→ Given information:
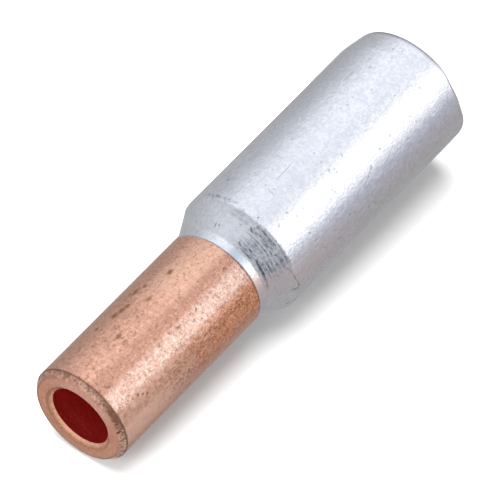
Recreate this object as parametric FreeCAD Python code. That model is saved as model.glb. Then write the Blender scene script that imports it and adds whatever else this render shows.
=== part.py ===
import FreeCAD, Part
import math
import os

# Bimetal splice sleeve: a copper barrel welded end to end to a wider aluminium barrel.
# The sleeve stands on the open end of its aluminium barrel, with its axis along +Z.
# The origin is the centre of that end. All lengths are in millimetres.

# Aluminium barrel
aluminium_diameter = 25.0
aluminium_bore_diameter = 16.5
aluminium_bore_depth = 45.0
aluminium_cylinder_length = 48.5
aluminium_bore_bevel = 0.6

# Slight taper and rounded rim of the aluminium end
end_taper_length = 5.0
end_taper_depth = 0.4
end_taper_blend_radius = 12.0
end_rim_radius = 0.2

# Cone from the aluminium barrel down to the weld
cone_length = 5.5
collar_length = 1.8
shoulder_radius = 1.6
cone_foot_radius = 2.2

# Copper barrel
copper_diameter = 19.7
copper_bore_diameter = 12.0
copper_bore_depth = 33.0
copper_length = 38.0
copper_bore_bevel = 1.0
copper_bore_bevel_length = 0.75

# Turned edge of the copper end
copper_chamfer_length = 1.2
copper_chamfer_depth = 0.9
copper_edge_radius = 0.3

# Weld seam: a fine groove where the two metals meet
seam_bevel = 0.15

# Drill points at the bottom of both bores
drill_point_angle = 118.0

# Sizes that follow from the ones above
aluminium_radius = aluminium_diameter / 2
aluminium_bore_radius = aluminium_bore_diameter / 2
copper_radius = copper_diameter / 2
copper_bore_radius = copper_bore_diameter / 2
shoulder_height = aluminium_cylinder_length
cone_foot_height = shoulder_height + cone_length
weld_height = cone_foot_height + collar_length
sleeve_length = weld_height + copper_length


def drill_point_length(bore_radius):
    return bore_radius / math.tan(math.radians(drill_point_angle / 2))


def corner_arc(before, corner, after, radius):
    """The two tangent points and the middle point of an arc that rounds a corner."""
    to_before = (before - corner).normalize()
    to_after = (after - corner).normalize()
    half_angle = to_before.getAngle(to_after) / 2
    tangent_length = radius / math.tan(half_angle)
    start = corner + to_before * tangent_length
    end = corner + to_after * tangent_length
    bisector = (to_before + to_after).normalize()
    centre = corner + bisector * (radius / math.sin(half_angle))
    middle = centre - bisector * radius
    return start, middle, end


def turned_solid(corners):
    """Turns a closed profile round the Z axis. Each corner is radius, height and rounding."""
    points = [FreeCAD.Vector(radius, 0, height) for radius, height, rounding in corners]
    edges = []
    starts = []
    ends = []
    for index, (radius, height, rounding) in enumerate(corners):
        corner = points[index]
        if rounding > 0:
            before = points[index - 1]
            after = points[(index + 1) % len(points)]
            start, middle, end = corner_arc(before, corner, after, rounding)
            edges.append(Part.Arc(start, middle, end).toShape())
        else:
            start = corner
            end = corner
        starts.append(start)
        ends.append(end)
    for index in range(len(corners)):
        line_start = ends[index]
        line_end = starts[(index + 1) % len(corners)]
        edges.append(Part.makeLine(line_start, line_end))
    wire = Part.Wire(Part.__sortEdges__(edges))
    face = Part.Face(wire)
    return face.revolve(FreeCAD.Vector(0, 0, 0), FreeCAD.Vector(0, 0, 1), 360)


def aluminium_barrel():
    """Blind bored barrel with a tapered rim, a cone and a short collar up to the weld."""
    bore_tip = aluminium_bore_depth + drill_point_length(aluminium_bore_radius)
    rim_outer_radius = aluminium_radius - end_taper_depth
    return turned_solid([
        (aluminium_bore_radius + aluminium_bore_bevel, 0, 0),
        (rim_outer_radius, 0, end_rim_radius),
        (aluminium_radius, end_taper_length, end_taper_blend_radius),
        (aluminium_radius, shoulder_height, shoulder_radius),
        (copper_radius, cone_foot_height, cone_foot_radius),
        (copper_radius, weld_height - seam_bevel, 0),
        (copper_radius - seam_bevel, weld_height, 0),
        (0, weld_height, 0),
        (0, bore_tip, 0),
        (aluminium_bore_radius, aluminium_bore_depth, 0),
        (aluminium_bore_radius, aluminium_bore_bevel, 0),
    ])


def copper_barrel():
    """Blind bored barrel with a chamfered, rounded mouth, seated on the weld face."""
    bore_bottom = sleeve_length - copper_bore_depth
    bore_tip = bore_bottom - drill_point_length(copper_bore_radius)
    return turned_solid([
        (0, weld_height, 0),
        (copper_radius - seam_bevel, weld_height, 0),
        (copper_radius, weld_height + seam_bevel, 0),
        (copper_radius, sleeve_length - copper_chamfer_length, copper_edge_radius),
        (copper_radius - copper_chamfer_depth, sleeve_length, copper_edge_radius),
        (copper_bore_radius + copper_bore_bevel, sleeve_length, 0),
        (copper_bore_radius, sleeve_length - copper_bore_bevel_length, 0),
        (copper_bore_radius, bore_bottom, 0),
        (0, bore_tip, 0),
    ])


os.makedirs("parts", exist_ok=True)
aluminium_barrel().exportStep("parts/aluminium_barrel.step")
copper_barrel().exportStep("parts/copper_barrel.step")
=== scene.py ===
import bpy
import math
import numpy as np
from mathutils import Matrix, Vector


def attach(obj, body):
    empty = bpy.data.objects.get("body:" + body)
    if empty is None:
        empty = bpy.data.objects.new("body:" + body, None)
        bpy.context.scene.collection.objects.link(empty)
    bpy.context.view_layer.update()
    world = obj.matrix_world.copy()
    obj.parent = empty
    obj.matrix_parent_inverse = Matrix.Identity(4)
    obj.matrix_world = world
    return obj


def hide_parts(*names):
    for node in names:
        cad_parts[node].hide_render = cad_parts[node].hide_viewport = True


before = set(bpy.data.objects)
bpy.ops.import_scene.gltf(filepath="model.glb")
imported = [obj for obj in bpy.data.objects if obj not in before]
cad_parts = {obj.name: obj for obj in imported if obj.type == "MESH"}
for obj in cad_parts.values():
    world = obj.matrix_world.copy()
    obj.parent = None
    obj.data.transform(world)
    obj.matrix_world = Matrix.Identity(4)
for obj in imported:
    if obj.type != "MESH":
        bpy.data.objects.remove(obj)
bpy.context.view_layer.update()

MM = 0.001

# Sizes of the sleeve in millimetres, as in the frame
ALUMINIUM_RADIUS = 12.5
ALUMINIUM_BORE_RADIUS = 8.25
ALUMINIUM_BORE_DEPTH = 45.0
ALUMINIUM_BORE_BEVEL = 0.6
SHOULDER_HEIGHT = 48.5
SHOULDER_ROUNDING = 1.6
CONE_LENGTH = 5.5
CONE_FOOT_ROUNDING = 2.2
COLLAR_LENGTH = 1.8
END_TAPER_LENGTH = 5.0
END_TAPER_DEPTH = 0.4
END_TAPER_ROUNDING = 12.0
END_RIM_ROUNDING = 0.2
COPPER_RADIUS = 9.85
COPPER_BORE_RADIUS = 6.0
COPPER_BORE_DEPTH = 33.0
COPPER_LENGTH = 38.0
COPPER_BORE_BEVEL = 1.0
COPPER_BORE_BEVEL_LENGTH = 0.75
COPPER_CHAMFER_LENGTH = 1.2
COPPER_CHAMFER_DEPTH = 0.9
COPPER_EDGE_ROUNDING = 0.3
SEAM_BEVEL = 0.15
DRILL_POINT_SLOPE = math.tan(math.radians(118.0 / 2))
CONE_FOOT_HEIGHT = SHOULDER_HEIGHT + CONE_LENGTH
WELD_HEIGHT = SHOULDER_HEIGHT + CONE_LENGTH + COLLAR_LENGTH
SLEEVE_LENGTH = WELD_HEIGHT + COPPER_LENGTH
CHAMFER_HEIGHT = SLEEVE_LENGTH - COPPER_CHAMFER_LENGTH
FACE_RADIUS = COPPER_RADIUS - COPPER_CHAMFER_DEPTH

# How finely the meshes are turned, and the angle in degrees from which an edge is sharp
SEGMENTS = 384
ARC_STEPS = 10
SHARP_ANGLE = 38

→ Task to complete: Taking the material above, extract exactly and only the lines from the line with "bore_tip = bore_bottom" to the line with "for node in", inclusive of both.

→ The result:
    bore_tip = bore_bottom - drill_point_length(copper_bore_radius)
    return turned_solid([
        (0, weld_height, 0),
        (copper_radius - seam_bevel, weld_height, 0),
        (copper_radius, weld_height + seam_bevel, 0),
        (copper_radius, sleeve_length - copper_chamfer_length, copper_edge_radius),
        (copper_radius - copper_chamfer_depth, sleeve_length, copper_edge_radius),
        (copper_bore_radius + copper_bore_bevel, sleeve_length, 0),
        (copper_bore_radius, sleeve_length - copper_bore_bevel_length, 0),
        (copper_bore_radius, bore_bottom, 0),
        (0, bore_tip, 0),
    ])


os.makedirs("parts", exist_ok=True)
aluminium_barrel().exportStep("parts/aluminium_barrel.step")
copper_barrel().exportStep("parts/copper_barrel.step")
=== scene.py ===
import bpy
import math
import numpy as np
from mathutils import Matrix, Vector


def attach(obj, body):
    empty = bpy.data.objects.get("body:" + body)
    if empty is None:
        empty = bpy.data.objects.new("body:" + body, None)
        bpy.context.scene.collection.objects.link(empty)
    bpy.context.view_layer.update()
    world = obj.matrix_world.copy()
    obj.parent = empty
    obj.matrix_parent_inverse = Matrix.Identity(4)
    obj.matrix_world = world
    return obj


def hide_parts(*names):
    for node in names:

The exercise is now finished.